Autonomous High‐Throughput Characterization of Liquid‐Liquid Phase Behavior
Tarek Eid, Maryam Ebrahimiazar, Mohammad Zargartalebi, David SintonABSTRACT
Self‐driving labs and data‐driven formulation have outpaced the characterization of liquid‐liquid miscibility and phase behavior, despite the role of such characterization in determining the stability and efficacy of complex formulations across diverse applications. Traditional characterization methods rely on labor‐intensive visual inspection or single‐proxy measurements that lack chemical generality, limit throughput, and provide only partial insight into phase behavior. Here, we report an automated platform that enables continuous, high‐throughput screening of liquid‐liquid phase behavior across diverse fluid chemistries.

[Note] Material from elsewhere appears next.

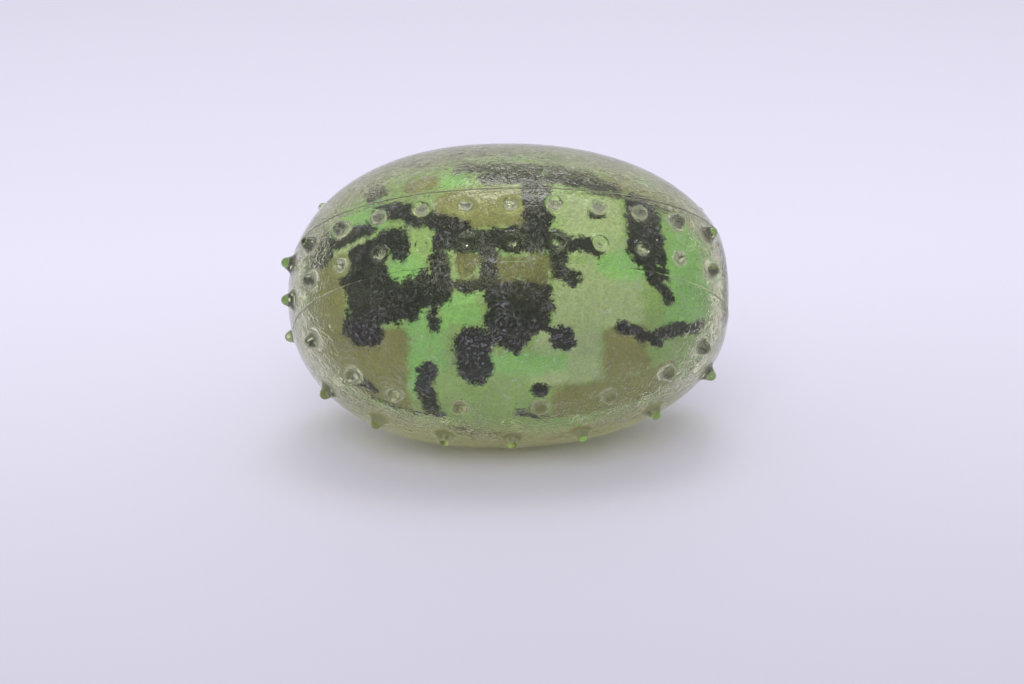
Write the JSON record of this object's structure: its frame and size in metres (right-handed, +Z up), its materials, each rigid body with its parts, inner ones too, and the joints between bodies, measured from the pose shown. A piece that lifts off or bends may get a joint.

The device integrates an asymmetric capacitance sensor that is sensitive to the emergence and motion of phase boundaries, along with multi‐angle turbidimetry that quantifies cloudiness and emulsion stability, in a single flow‐through chamber. We demonstrate the classification of chemically diverse binary mixtures, resolution of real‐time phase separation kinetics, and identification of partial miscibility across compositions and temperatures. For multicomponent systems, we employ Gaussian‐process‐based active learning to autonomously map ternary phase diagrams in ∼2 h, together with a nonlinear programming framework that extracts tie lines in ∼5 min per line. By unifying miscibility classification, kinetic characterization, and thermodynamic mapping in a single automated workflow, the platform enables comprehensive phase behavior screening at the scale and throughput required for autonomous formulation discovery.